I also started deep, insightful conversations with strangers.. And when my parents asked why I was crying at 2, I responded, “I just don’t feel like a member of this family right now”.
Perhaps I was a psychology prodigy…now they just say I’m emotional.
sooooo, if his 6 year old can draw like an 8 year old, that make’s her a new picasso or what? if so, he obviously should feed the poor critter better. but i guess he’s just ashamed of the hole “I love BJ”-thing his daughter fabricated – and short of a shredder. and of a good portion of modesty.
the unknowing naivity of his little girl is sort of cute somehow, but leaves just one question – why the heck is the damn cat’s nickname not “Bo”?

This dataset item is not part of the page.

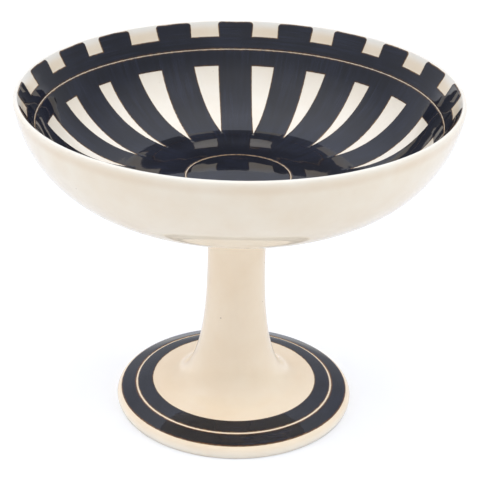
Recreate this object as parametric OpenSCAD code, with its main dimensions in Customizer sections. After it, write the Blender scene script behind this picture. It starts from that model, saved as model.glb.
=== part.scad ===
// Footed compote bowl: a thrown shallow bowl on a hollow stem and foot,
// luted together with slip and decorated with black slip bands, rays and rings.
// The origin is at the middle of the foot's standing ring, and +Z is the throwing axis.

/* [Bowl] */
// Outside diameter that the wall's outer curve would reach
bowl_d = 276; // [262:1:285]
// Radius of the flat floor, inside and out
floor_r = 63; // [58:1:68]
// Thickness of the floor between its inner and outer flats
floor_t = 12.5; // [10:0.5:16]
// Thickness of the clay where the cove leaves the floor, less what the floor adds
wall_t = 7; // [6:0.25:8]
// Angle of the upper inner wall above the horizontal
wall_angle = 60; // [56:1:62]
// Radius of the rounded lip
lip_r = 1.7; // [1.4:0.1:2.2]
// How far the underside drops from the flat's edge to the joint
boss_drop = 2.4; // [1:0.2:4]

/* [Pedestal] */
// Height of the stem's top face above the table
pedestal_h = 145; // [135:1:160]
// Radius of the stem at its top
stem_r = 18.4; // [17:0.2:21]
// Clay thickness of the stem and the foot
pedestal_wall = 7.5; // [6.5:0.25:8.5]
// Height where the stem starts to flare
flare_h = 100; // [94:1:110]
// How far the stem's upright line holds before the flare bends
flare_stem_pull = 60; // [50:1:70]
// How far the foot's slope holds before the flare bends
flare_foot_pull = 14.8; // [10:0.2:20]
// Thickness of clay left above the bore
stem_cap_t = 9; // [7:0.5:14]

/* [Foot] */
// Radius of the crown's rim, where the foot's edge starts to turn down
foot_crown_r = 74.5; // [72:0.5:80]
// Height of the crown's rim above the table
foot_crown_h = 8; // [7.5:0.25:10]
// Radius of the convex arc that makes the crown
crown_arc_r = 140; // [125:1:170]
// Distance of that arc's centre from the axis
crown_arc_x = 29.6; // [24:0.2:34]
// Radius of the foot's rounded edge
foot_edge_r = 4.5; // [3.5:0.1:5.5]
// How far the standing edge is drawn in below the rounded edge
foot_tuck = 1.3; // [0.8:0.1:2]
// Width of the ring that stands on the table
foot_ring_w = 8.5; // [7:0.5:11]
// How far the hollow's wall leans in above the standing ring
recess_lean = 2.6; // [1.5:0.1:4]

/* [Joint] */
// Thickness of the slip between the stem's top and the bowl
joint_t = 1; // [0.6:0.1:1.6]
// How far the luted collar spreads past the stem
collar_w = 5.6; // [4:0.2:8]

/* [Slip decoration] */
// Thickness of the black slip coats
slip_t = 0.3; // [0.2:0.05:0.5]
// Hair gap between the clay and a slip coat
slip_seat = 0.04; // [0.02:0.01:0.1]
// Number of rays, and of the teeth in the rim band
ray_n = 20; // [16:1:22]
// Turn of the whole pattern about the axis
pattern_turn = 11.6; // [0:0.2:18]
// Plan width of the rim band, from the lip's crest to the scribed line
rim_band_w = 10.6; // [9.5:0.2:13]
// Plan length of the gaps between the rim band's teeth
tooth_l = 6.8; // [5:0.2:8]
// Width of the gaps between the rim band's teeth
tooth_gap_w = 16.6; // [12:0.2:20]
// Plan width of the black ring between the scribed line and the rays
ray_ring_w = 5.2; // [4:0.2:8]
// Radius where the rays come to a point
ray_tip_r = 68.6; // [60:0.2:76]
// Width of the rays at their square tops
ray_top_w = 14.6; // [11:0.2:17]
// How much the rays swell past a straight taper, as a share of their top width
ray_swell_share = 0.4; // [0.1:0.05:0.6]
// Radius of the scribed circle round the centre disc
centre_r = 32.8; // [26:0.2:40]
// Width of the scribed lines in the bowl
line_w = 1; // [0.6:0.1:1.6]
// Width of the foot's outer black ring, from the crown's rim to the scribed line
foot_outer_w = 9.35; // [8:0.05:11]
// Width of the scribed line on the foot
foot_line_w = 1.5; // [1:0.1:2]
// Width of the foot's inner black ring
foot_inner_w = 9.55; // [8:0.05:11]
// Width of the bare crown between the inner black ring and the stem's flare
crown_bare_w = 11.1; // [9:0.1:13]

/* [Hidden] */
$fn = 96;
arc_n = 14;
lip_n = 6;
flare_n = 18;
crown_n = 4;
ray_side_n = 6;
edge_low_angle = -35;
cut_overrun = 2;
clay_colour = [0.93, 0.88, 0.80];
slip_colour = [0.15, 0.15, 0.18];
joint_colour = [0.86, 0.79, 0.69];

outer_arc_r = bowl_d / 2 - floor_r;
cove_r = outer_arc_r - wall_t;
joint_z = pedestal_h + joint_t;
under_z = joint_z + boss_drop;
floor_z = under_z + floor_t;
collar_r = stem_r + collar_w;

// The lip's centre is as far from the outer arc as from the inner wall's line.
wall_dir = [cos(wall_angle), sin(wall_angle)];
wall_out = [sin(wall_angle), -cos(wall_angle)];
outer_arc_c = [floor_r, under_z + outer_arc_r];
wall_foot = [floor_r, floor_z + cove_r] + cove_r * wall_out;
lip_from = wall_foot + lip_r * wall_out - outer_arc_c;
lip_along = lip_from * wall_dir;
lip_reach = sqrt(pow(lip_along, 2) - lip_from * lip_from + pow(outer_arc_r - lip_r, 2)) - lip_along;
lip_c = outer_arc_c + lip_from + lip_reach * wall_dir;
lip_out_angle = atan2(lip_c[1] - outer_arc_c[1], lip_c[0] - outer_arc_c[0]);
crest_r = lip_c[0];
coat_cut_h = lip_c[1] + lip_r - floor_z + 2 * cut_overrun;

pitch = 360 / ray_n;
line_r = crest_r - rim_band_w;
tooth_root_r = crest_r - tooth_l;
ray_top_r = line_r - line_w / 2 - ray_ring_w;

foot_outer_in_r = foot_crown_r - foot_outer_w;
foot_inner_out_r = foot_outer_in_r - foot_line_w;
foot_inner_in_r = foot_inner_out_r - foot_inner_w;
flare_r = foot_inner_in_r - crown_bare_w;
crown_arc_z = foot_crown_h - sqrt(pow(crown_arc_r, 2) - pow(foot_crown_r - crown_arc_x, 2));
crown_rim_angle = acos((foot_crown_r - crown_arc_x) / crown_arc_r);
foot_edge_c = [foot_crown_r, foot_crown_h] - foot_edge_r * [cos(crown_rim_angle), sin(crown_rim_angle)];
stand_r = foot_edge_c[0] + foot_edge_r - foot_tuck;
stand_in_r = stand_r - foot_ring_w;
flare_slope = asin((flare_r - crown_arc_x) / crown_arc_r);
bore_r = stem_r - pedestal_wall;
bore_top_z = pedestal_h - stem_cap_t;

// Points of an arc about c from angle a0 to a1, in n steps.
function arc(c, r, a0, a1, n) = [for (i = [0:n]) let (a = a0 + (a1 - a0) * i / n) c + r * [cos(a), sin(a)]];

// Point at t on the cubic curve with end points p0 and p3 and handles p1 and p2.
function bezier(p0, p1, p2, p3, t) =
    pow(1 - t, 3) * p0 + 3 * t * pow(1 - t, 2) * p1 + 3 * t * t * (1 - t) * p2 + pow(t, 3) * p3;

// Inside of the bowl from the axis to the lip's crest, raised off the clay by lift.
function inside_path(lift) = concat(
    [[0, floor_z + lift]],
    arc([floor_r, floor_z + cove_r], cove_r - lift, -90, wall_angle - 90, arc_n),
    arc(lip_c, lip_r + lift, 90 + wall_angle, 90, lip_n));

// Top of the foot's crown at radius r, raised by lift along its arc's radius.
function crown_point(r, lift) =
    let (a = acos((r - crown_arc_x) / crown_arc_r))
    [crown_arc_x, crown_arc_z] + (crown_arc_r + lift) * [cos(a), sin(a)];

function crown_path(r0, r1, lift, n) = [for (i = [0:n]) crown_point(r0 + (r1 - r0) * i / n, lift)];

// The stem's flare from the foot's crown up to the straight stem.
flare_foot = crown_point(flare_r, 0);
flare_path = [for (i = [0:flare_n]) bezier(
    flare_foot,
    flare_foot + flare_foot_pull * [-cos(flare_slope), sin(flare_slope)],
    [stem_r, flare_h - flare_stem_pull],
    [stem_r, flare_h],
    i / flare_n)];

// Each point of a path moved by d to the left of the way that the path runs.
function shifted(path, d) = [for (i = [0:len(path) - 1])
    let (step = path[min(i + 1, len(path) - 1)] - path[max(i - 1, 0)])
    path[i] + d / norm(step) * [-step[1], step[0]]];

function reversed(path) = [for (i = [len(path) - 1:-1:0]) path[i]];

// A path without its first point, so that it can follow one that ends there.
function after_first(path) = [for (i = [1:len(path) - 1]) path[i]];

// The part of an inside path between radii r0 and r1, with its cut ends.
function between(path, r0, r1) = concat(
    [[r0, lookup(r0, path)]],
    [for (p = path) if (p[0] > r0 && p[0] < r1) p],
    [[r1, lookup(r1, path)]]);

module clay() {
    color(clay_colour) children();
}

module black_slip() {
    color(slip_colour) children();
}

// A coat of slip on the inside of the bowl between two radii.
module bowl_coat(r0, r1) {
    rotate_extrude()
        polygon(concat(
            between(inside_path(slip_seat), r0, r1),
            reversed(between(inside_path(slip_seat + slip_t), r0, r1))));
}

// A coat of slip on the foot's crown between two radii.
module foot_coat(r0, r1) {
    rotate_extrude()
        polygon(concat(
            crown_path(r0, r1, slip_seat, crown_n),
            reversed(crown_path(r0, r1, slip_seat + slip_t, crown_n))));
}

// Plan outline of one ray, from its tip on the axis side to its square top.
module ray_outline() {
    side = [for (i = [0:ray_side_n])
        let (s = i / ray_side_n)
        [ray_tip_r + (ray_top_r - ray_tip_r) * s, ray_top_w / 2 * s * (1 + ray_swell_share * (1 - s))]];
    polygon(concat(side, [for (p = reversed(side)) if (p[1] > 0) [p[0], -p[1]]]));
}

module bowl() {
    clay() rotate_extrude() polygon(concat(
        inside_path(0),
        after_first(arc(lip_c, lip_r, 90, lip_out_angle, lip_n)),
        after_first(arc(outer_arc_c, outer_arc_r, lip_out_angle, -90, arc_n)),
        [[collar_r, joint_z], [0, joint_z]]));
}

module pedestal() {
    hollow_top = concat(crown_path(stand_in_r - recess_lean, flare_r, 0, crown_n), after_first(flare_path));
    clay() rotate_extrude() polygon(concat(
        [[stand_in_r, 0], [stand_r, 0]],
        arc(foot_edge_c, foot_edge_r, edge_low_angle, crown_rim_angle, lip_n),
        after_first(crown_path(foot_crown_r, flare_r, 0, crown_n)),
        after_first(flare_path),
        [[stem_r, pedestal_h], [0, pedestal_h]],
        arc([0, bore_top_z - bore_r], bore_r, 90, 0, lip_n),
        reversed(shifted(hollow_top, pedestal_wall))));
}

module joint_slip() {
    collar_top = [collar_r, joint_z];
    color(joint_colour) rotate_extrude() polygon(concat(
        [[0, joint_z], [0, pedestal_h], [stem_r, pedestal_h]],
        arc(collar_top - [0, collar_w], collar_w, 180, 90, lip_n)));
}

module rim_band() {
    black_slip() difference() {
        bowl_coat(line_r + line_w / 2, crest_r);
        for (i = [0:ray_n - 1])
            rotate(pattern_turn + i * pitch)
                translate([tooth_root_r, -tooth_gap_w / 2, floor_z])
                    cube([tooth_l + cut_overrun, tooth_gap_w, coat_cut_h]);
    }
}

module ray_field() {
    black_slip() difference() {
        bowl_coat(centre_r + line_w / 2, line_r - line_w / 2);
        for (i = [0:ray_n - 1])
            rotate(pattern_turn + i * pitch)
                translate([0, 0, floor_z - cut_overrun])
                    linear_extrude(coat_cut_h) ray_outline();
    }
}

module centre_disc() {
    black_slip() bowl_coat(0, centre_r - line_w / 2);
}

module foot_outer_ring() {
    black_slip() foot_coat(foot_outer_in_r, foot_crown_r);
}

module foot_inner_ring() {
    black_slip() foot_coat(foot_inner_in_r, foot_inner_out_r);
}

bowl();
pedestal();
joint_slip();
rim_band();
ray_field();
centre_disc();
foot_outer_ring();
foot_inner_ring();
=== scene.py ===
"""Footed compote bowl in glazed earthenware with black slip bands, rays and rings.

The clay is a thrown bowl luted to a thrown, hollow stem and foot. Black slip lies on it in thin
coats, with pale clay left bare for the rays, the rim gaps and the scribed lines, and a clear
gloss glaze covers it all. Every form is a surface of revolution worked out from its profile in
metres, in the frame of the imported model, with the slight unevenness of hand work added.
"""

import logging
import math
from dataclasses import dataclass, field
from enum import Enum
from typing import Any, Iterable

import bpy
import numpy as np
from mathutils import Matrix, Vector

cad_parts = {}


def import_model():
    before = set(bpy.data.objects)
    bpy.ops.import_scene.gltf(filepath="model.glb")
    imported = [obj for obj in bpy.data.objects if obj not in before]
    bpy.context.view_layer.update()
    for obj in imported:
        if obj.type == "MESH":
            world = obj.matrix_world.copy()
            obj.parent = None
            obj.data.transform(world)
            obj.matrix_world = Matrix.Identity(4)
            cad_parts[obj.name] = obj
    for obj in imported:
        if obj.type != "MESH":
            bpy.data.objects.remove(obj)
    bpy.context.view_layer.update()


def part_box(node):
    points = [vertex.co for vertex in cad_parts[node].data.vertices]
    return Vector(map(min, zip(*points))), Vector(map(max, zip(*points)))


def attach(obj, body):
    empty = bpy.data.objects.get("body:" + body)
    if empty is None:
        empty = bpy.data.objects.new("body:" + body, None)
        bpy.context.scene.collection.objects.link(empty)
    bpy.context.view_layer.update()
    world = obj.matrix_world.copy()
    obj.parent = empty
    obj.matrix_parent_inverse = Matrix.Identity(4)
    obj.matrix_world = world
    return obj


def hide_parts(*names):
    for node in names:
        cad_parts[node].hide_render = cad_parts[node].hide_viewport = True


MM = 0.001
FULL_TURN = 2.0 * math.pi
IMAGE_PX = 480
# How far the luted joint and the bowl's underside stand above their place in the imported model.
JOINT_RISE = 1.2 * MM
# Radius at which the brush's streaks are measured, in millimetres.
RIM_MM = 138.0
# Points in each arc and each curve of an outline, and in the bowl's floor.
CURVE_POINTS = 200
FLOOR_POINTS = 100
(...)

Did it occur to any of you this is probably a joke?
Not real. A six year old wouldn’t draw stick figures. Stick figures are something you start drawing once you’ve given up on learning how to draw for real. And the lines are way too clean to be drawn by a child.
Obviously photoshopped.
Awww – I actually think that picture is adorable… so much so that I’m going to download it (for free!) and print it out…
I actually would have considered paying $7.50 for it – perhaps she just got the decimal wrong?
Although the “I love BJ” sentiment is a little disturbing, but my husband might like it…
Wait – do you think this is a secret advertisement for a $75 blow-job? Is it possible that it would be that obscure? Why doesn’t it say “I love Bo Jangles” if that’s his name?
Why am I giving this so much thought??
After reading it a second time (which resulted in the need of a second good mind-scrubbing), I think the saxophone reference means she likes to “blow horns”.
This is a vaguely related and funny story so I’ll tell it. There is a restaurant near where I went to high school, a little hole-in-the-wall dive called BJ’s. It was very popular among students, chiefly because it was close and cheap, but also because the owner would occasionally give out things like keychains or bumper stickers to customers.It was common to slap them on the bumpers or locker doors of people you didn’t like. And what did this marketing genius have printed on them? “I ♥ BJ’s!”